# Function and saftey check a hammerless revolver.



## rickclark28 (Apr 14, 2019)

"How to function test a hammerless Ruger LCR?"
*Other than test fire what do you look for to function test if any a hammerless revolver.
*I came across a LCR in 327 and could not decide on it's condition or worth. I do not know enough about hammerless revolvers to know what to look for. I asked on other forums and had no responses.


----------



## stokes (Jan 17, 2017)

Make sure the gun is unloaded.Place a short piece of pencil or the like,short enough to fit in the chamber,in the chamber.Point the gun upward and pull the trigger,if the firing pin is functioning the pencil stub will pop out.


----------



## rickclark28 (Apr 14, 2019)

stokes, thanks for the reply!

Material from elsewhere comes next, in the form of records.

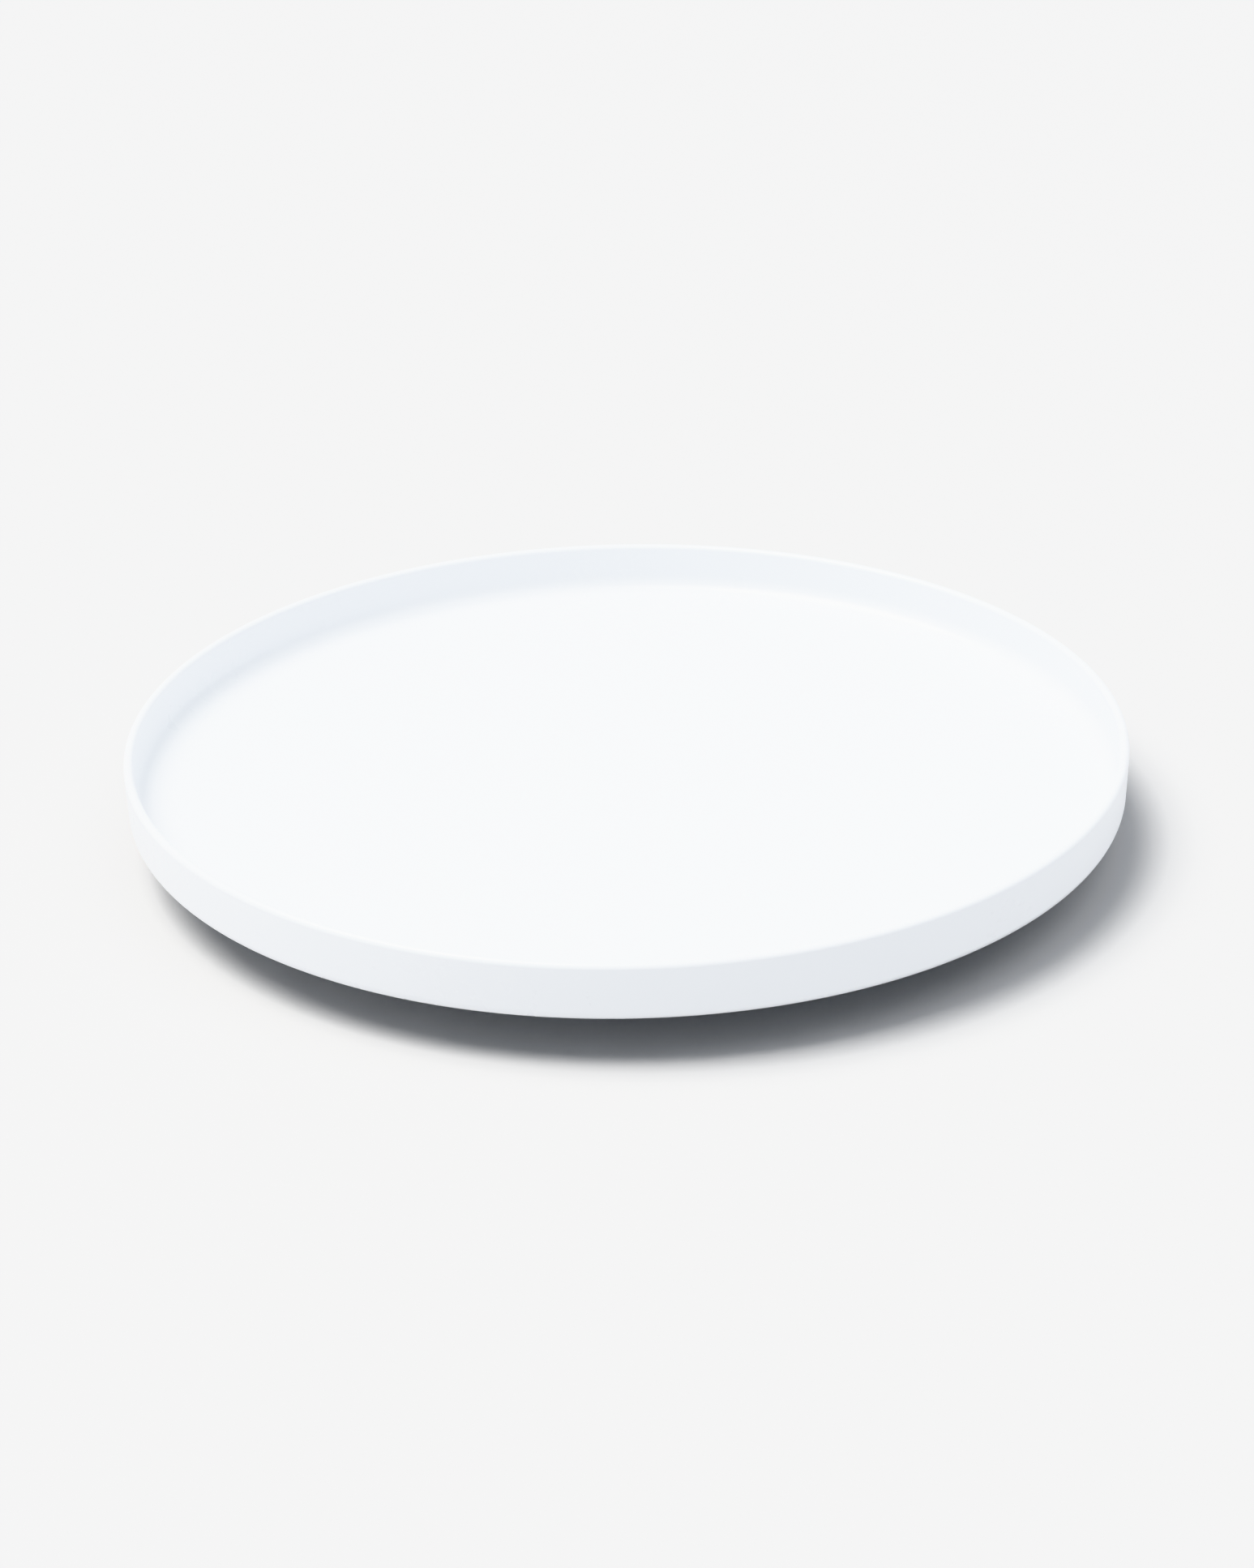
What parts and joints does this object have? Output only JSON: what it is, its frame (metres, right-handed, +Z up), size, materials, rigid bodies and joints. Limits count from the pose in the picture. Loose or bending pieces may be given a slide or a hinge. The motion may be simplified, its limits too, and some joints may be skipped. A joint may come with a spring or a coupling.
{
  "type": "lazy susan turntable",
  "caption": "Round low-walled tray that turns freely on a caged ball track above a fixed base with rubber feet, held down by a central screw and bush.",
  "frame": {"origin": "on the turning axis, on the surface that the feet stand on", "axes": "+Z up along the turning axis; +X from the axis through the first foot and the first ball"},
  "size_m": [0.3, 0.3, 0.0312],
  "materials": {
    "white_gloss": "satin gloss, moulded",
    "white_matte": "fine spark-eroded moulding texture",
    "natural_nylon": "natural, slightly waxy",
    "race_steel": "rolled strip with a burnished ball groove",
    "zinc_steel": "bright zinc plate",
    "ball_steel": "polished",
    "grey_rubber": "matte"
  },
  "bodies": {
    "base": {"base_plate": "white_matte", "lower_race": "race_steel", "centre_bush": "natural_nylon", "thrust_washer": "natural_nylon", "centre_cap": "white_matte", "foot_1": "grey_rubber", "foot_2": "grey_rubber", "foot_3": "grey_rubber", "foot_4": "grey_rubber", "foot_5": "grey_rubber", "foot_6": "grey_rubber"},
    "tray": {"tray": "white_gloss", "upper_race": "race_steel", "retaining_washer": "zinc_steel", "centre_screw": "zinc_steel"},
    "cage": {"ball_cage": "natural_nylon"},
    "ball_1": {"ball_1": "ball_steel"},
    "ball_2": {"ball_2": "ball_steel"},
    "ball_3": {"ball_3": "ball_steel"},
    "ball_4": {"ball_4": "ball_steel"},
    "ball_5": {"ball_5": "ball_steel"},
    "ball_6": {"ball_6": "ball_steel"},
    "ball_7": {"ball_7": "ball_steel"},
    "ball_8": {"ball_8": "ball_steel"},
    "ball_9": {"ball_9": "ball_steel"},
    "ball_10": {"ball_10": "ball_steel"},
    "ball_11": {"ball_11": "ball_steel"},
    "ball_12": {"ball_12": "ball_steel"},
    "ball_13": {"ball_13": "ball_steel"},
    "ball_14": {"ball_14": "ball_steel"},
    "ball_15": {"ball_15": "ball_steel"},
    "ball_16": {"ball_16": "ball_steel"},
    "ball_17": {"ball_17": "ball_steel"},
    "ball_18": {"ball_18": "ball_steel"}
  },
  "joints": [
    {"name": "tray_spin", "type": "hinge", "parent": "base", "child": "tray", "pos_m": [0, 0, 0], "axis": [0, 0, 1], "continuous": true},
    {"name": "cage_spin", "type": "hinge", "parent": "base", "child": "cage", "pos_m": [0, 0, 0], "axis": [0, 0, 1], "continuous": true},
    {"name": "ball_1_roll", "type": "hinge", "parent": "cage", "child": "ball_1", "pos_m": [0.08, 0, 0.0114], "axis": [1, 0, 0], "continuous": true},
    {"name": "ball_2_roll", "type": "hinge", "parent": "cage", "child": "ball_2", "pos_m": [0.07518, 0.02736, 0.0114], "axis": [0.9397, 0.342, 0], "continuous": true},
    {"name": "ball_3_roll", "type": "hinge", "parent": "cage", "child": "ball_3", "pos_m": [0.06128, 0.05142, 0.0114], "axis": [0.766, 0.6428, 0], "continuous": true},
    {"name": "ball_4_roll", "type": "hinge", "parent": "cage", "child": "ball_4", "pos_m": [0.04, 0.06928, 0.0114], "axis": [0.5, 0.866, 0], "continuous": true},
    {"name": "ball_5_roll", "type": "hinge", "parent": "cage", "child": "ball_5", "pos_m": [0.01389, 0.07878, 0.0114], "axis": [0.1736, 0.9848, 0], "continuous": true},
    {"name": "ball_6_roll", "type": "hinge", "parent": "cage", "child": "ball_6", "pos_m": [-0.01389, 0.07878, 0.0114], "axis": [-0.1736, 0.9848, 0], "continuous": true},
    {"name": "ball_7_roll", "type": "hinge", "parent": "cage", "child": "ball_7", "pos_m": [-0.04, 0.06928, 0.0114], "axis": [-0.5, 0.866, 0], "continuous": true},
    {"name": "ball_8_roll", "type": "hinge", "parent": "cage", "child": "ball_8", "pos_m": [-0.06128, 0.05142, 0.0114], "axis": [-0.766, 0.6428, 0], "continuous": true},
    {"name": "ball_9_roll", "type": "hinge", "parent": "cage", "child": "ball_9", "pos_m": [-0.07518, 0.02736, 0.0114], "axis": [-0.9397, 0.342, 0], "continuous": true},
    {"name": "ball_10_roll", "type": "hinge", "parent": "cage", "child": "ball_10", "pos_m": [-0.08, 0, 0.0114], "axis": [-1, 0, 0], "continuous": true},
    {"name": "ball_11_roll", "type": "hinge", "parent": "cage", "child": "ball_11", "pos_m": [-0.07518, -0.02736, 0.0114], "axis": [-0.9397, -0.342, 0], "continuous": true},
    {"name": "ball_12_roll", "type": "hinge", "parent": "cage", "child": "ball_12", "pos_m": [-0.06128, -0.05142, 0.0114], "axis": [-0.766, -0.6428, 0], "continuous": true},
    {"name": "ball_13_roll", "type": "hinge", "parent": "cage", "child": "ball_13", "pos_m": [-0.04, -0.06928, 0.0114], "axis": [-0.5, -0.866, 0], "continuous": true},
    {"name": "ball_14_roll", "type": "hinge", "parent": "cage", "child": "ball_14", "pos_m": [-0.01389, -0.07878, 0.0114], "axis": [-0.1736, -0.9848, 0], "continuous": true},
    {"name": "ball_15_roll", "type": "hinge", "parent": "cage", "child": "ball_15", "pos_m": [0.01389, -0.07878, 0.0114], "axis": [0.1736, -0.9848, 0], "continuous": true},
    {"name": "ball_16_roll", "type": "hinge", "parent": "cage", "child": "ball_16", "pos_m": [0.04, -0.06928, 0.0114], "axis": [0.5, -0.866, 0], "continuous": true},
    {"name": "ball_17_roll", "type": "hinge", "parent": "cage", "child": "ball_17", "pos_m": [0.06128, -0.05142, 0.0114], "axis": [0.766, -0.6428, 0], "continuous": true},
    {"name": "ball_18_roll", "type": "hinge", "parent": "cage", "child": "ball_18", "pos_m": [0.07518, -0.02736, 0.0114], "axis": [0.9397, -0.342, 0], "continuous": true}
  ],
  "couplings": [
    {"joint": "cage_spin", "follows": "tray_spin", "ratio": 0.5},
    {"joint": "ball_1_roll", "follows": "tray_spin", "ratio": -16},
    {"joint": "ball_2_roll", "follows": "tray_spin", "ratio": -16},
    {"joint": "ball_3_roll", "follows": "tray_spin", "ratio": -16},
    {"joint": "ball_4_roll", "follows": "tray_spin", "ratio": -16},
    {"joint": "ball_5_roll", "follows": "tray_spin", "ratio": -16},
    {"joint": "ball_6_roll", "follows": "tray_spin", "ratio": -16},
    {"joint": "ball_7_roll", "follows": "tray_spin", "ratio": -16},
    {"joint": "ball_8_roll", "follows": "tray_spin", "ratio": -16},
    {"joint": "ball_9_roll", "follows": "tray_spin", "ratio": -16},
    {"joint": "ball_10_roll", "follows": "tray_spin", "ratio": -16},
    {"joint": "ball_11_roll", "follows": "tray_spin", "ratio": -16},
    {"joint": "ball_12_roll", "follows": "tray_spin", "ratio": -16},
    {"joint": "ball_13_roll", "follows": "tray_spin", "ratio": -16},
    {"joint": "ball_14_roll", "follows": "tray_spin", "ratio": -16},
    {"joint": "ball_15_roll", "follows": "tray_spin", "ratio": -16},
    {"joint": "ball_16_roll", "follows": "tray_spin", "ratio": -16},
    {"joint": "ball_17_roll", "follows": "tray_spin", "ratio": -16},
    {"joint": "ball_18_roll", "follows": "tray_spin", "ratio": -16}
  ]
}
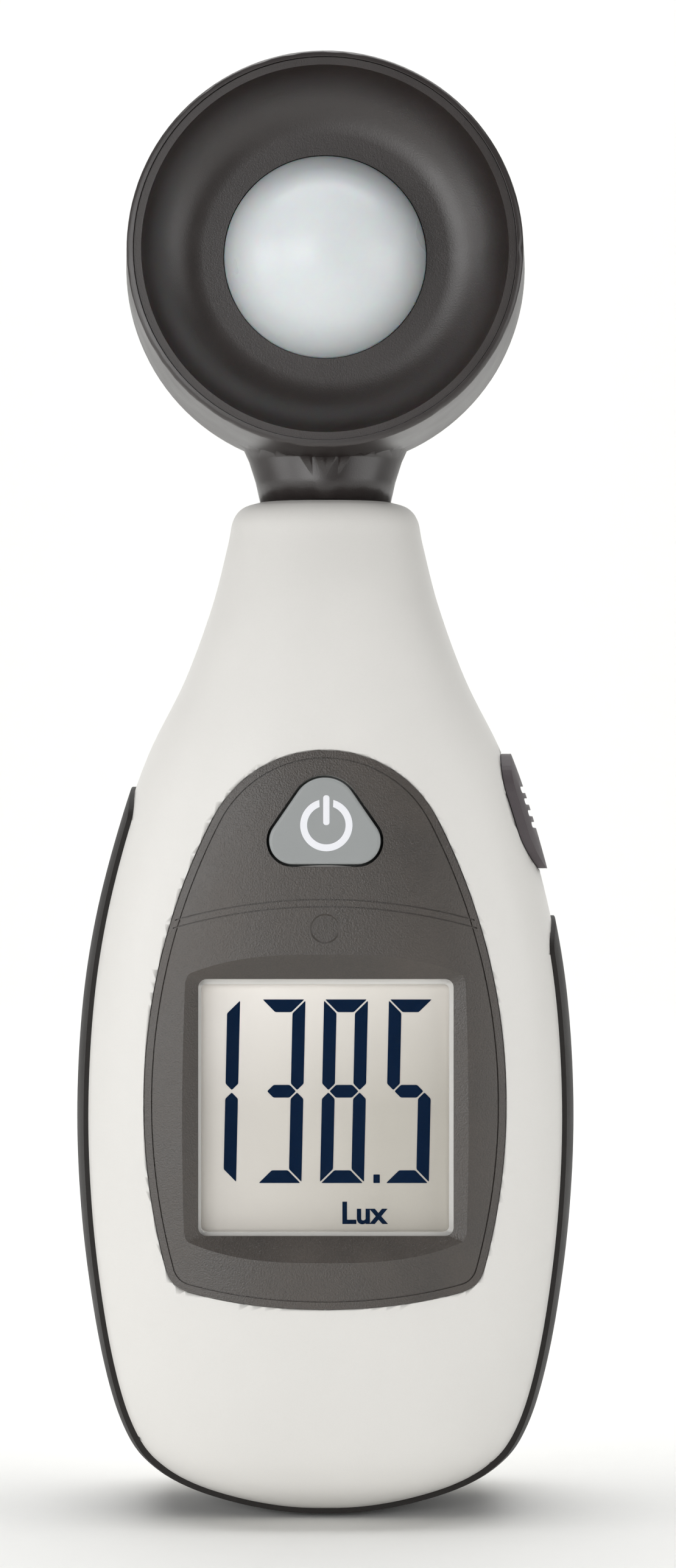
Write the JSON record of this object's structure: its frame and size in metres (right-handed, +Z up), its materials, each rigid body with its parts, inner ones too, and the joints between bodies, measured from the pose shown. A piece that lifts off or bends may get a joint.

I am uneducated when it comes to testing these used revolvers I come across. I use the following to check out single action revolvers and will append your test for DA. I was looking into a LCR 9mm(they sold the LCR 327 before I could decide) and will be getting a LCRx 22LR in March. I just do not know much about function testing a DA.
-Full cock, end shake and cylinder gap
-Front sight point at 12 o’clock?
-Open loading gate, work the action
-Do the grips fit?
-Does the cylinder lock tight?
*Thanks again stokes for the reply.


----------